* SHORT PROBLEM: Reproduce the listing below in its entirety. Change nothing.

* INFORMATION PROVIDED:
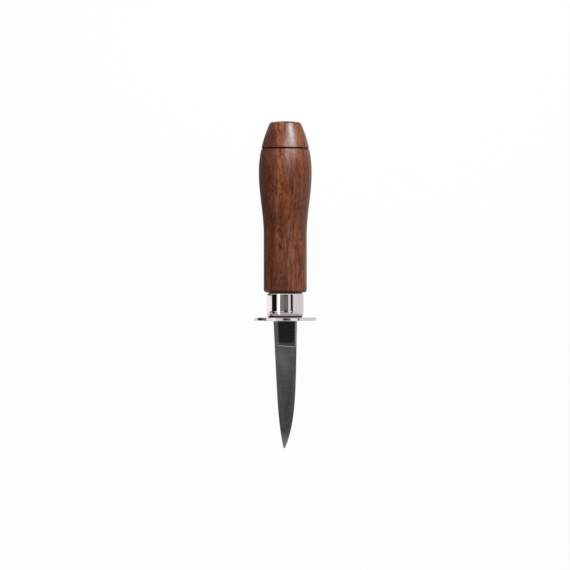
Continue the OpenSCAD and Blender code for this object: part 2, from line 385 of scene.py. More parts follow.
def oiled_hardwood():
    """Turned red-brown hardwood, oiled: long fibres, dark open pores, a satin gloss."""
    material, tree, shader = new_material("oiled_hardwood")
    tints = colours()
    # The whole figure drifts sideways by a few millimetres along the handle
    drift = add_node(tree, "ShaderNodeTexNoise", {
        "Vector": stretched(tree, 36 * MM, 22 * MM), "Scale": 1.0, "Detail": 1.0,
    }).outputs["Color"]
    place = add_node(tree, "ShaderNodeTexCoord").outputs["Object"]
    place = add_node(tree, "ShaderNodeVectorMath", {
        0: drift, 1: (0, 7 * MM, 7 * MM), 2: place,
    }, operation="MULTIPLY_ADD").outputs["Vector"]
    # Growth bands about 5 mm wide
    bands = add_node(tree, "ShaderNodeTexNoise", {
        "Vector": stretched(tree, 70 * MM, 5 * MM, place), "Scale": 1.0, "Detail": 3.0,
        "Roughness": 0.55, "Distortion": 0.6,
    }).outputs["Fac"]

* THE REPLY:
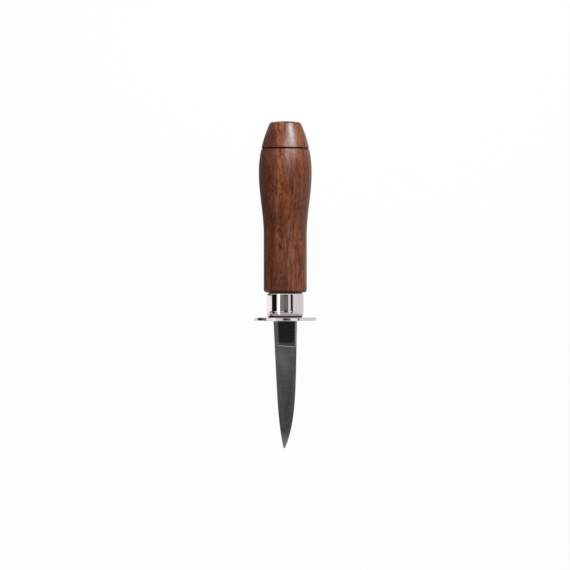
Continue the OpenSCAD and Blender code for this object: part 2, from line 385 of scene.py. More parts follow.
def oiled_hardwood():
    """Turned red-brown hardwood, oiled: long fibres, dark open pores, a satin gloss."""
    material, tree, shader = new_material("oiled_hardwood")
    tints = colours()
    # The whole figure drifts sideways by a few millimetres along the handle
    drift = add_node(tree, "ShaderNodeTexNoise", {
        "Vector": stretched(tree, 36 * MM, 22 * MM), "Scale": 1.0, "Detail": 1.0,
    }).outputs["Color"]
    place = add_node(tree, "ShaderNodeTexCoord").outputs["Object"]
    place = add_node(tree, "ShaderNodeVectorMath", {
        0: drift, 1: (0, 7 * MM, 7 * MM), 2: place,
    }, operation="MULTIPLY_ADD").outputs["Vector"]
    # Growth bands about 5 mm wide
    bands = add_node(tree, "ShaderNodeTexNoise", {
        "Vector": stretched(tree, 70 * MM, 5 * MM, place), "Scale": 1.0, "Detail": 3.0,
        "Roughness": 0.55, "Distortion": 0.6,
    }).outputs["Fac"]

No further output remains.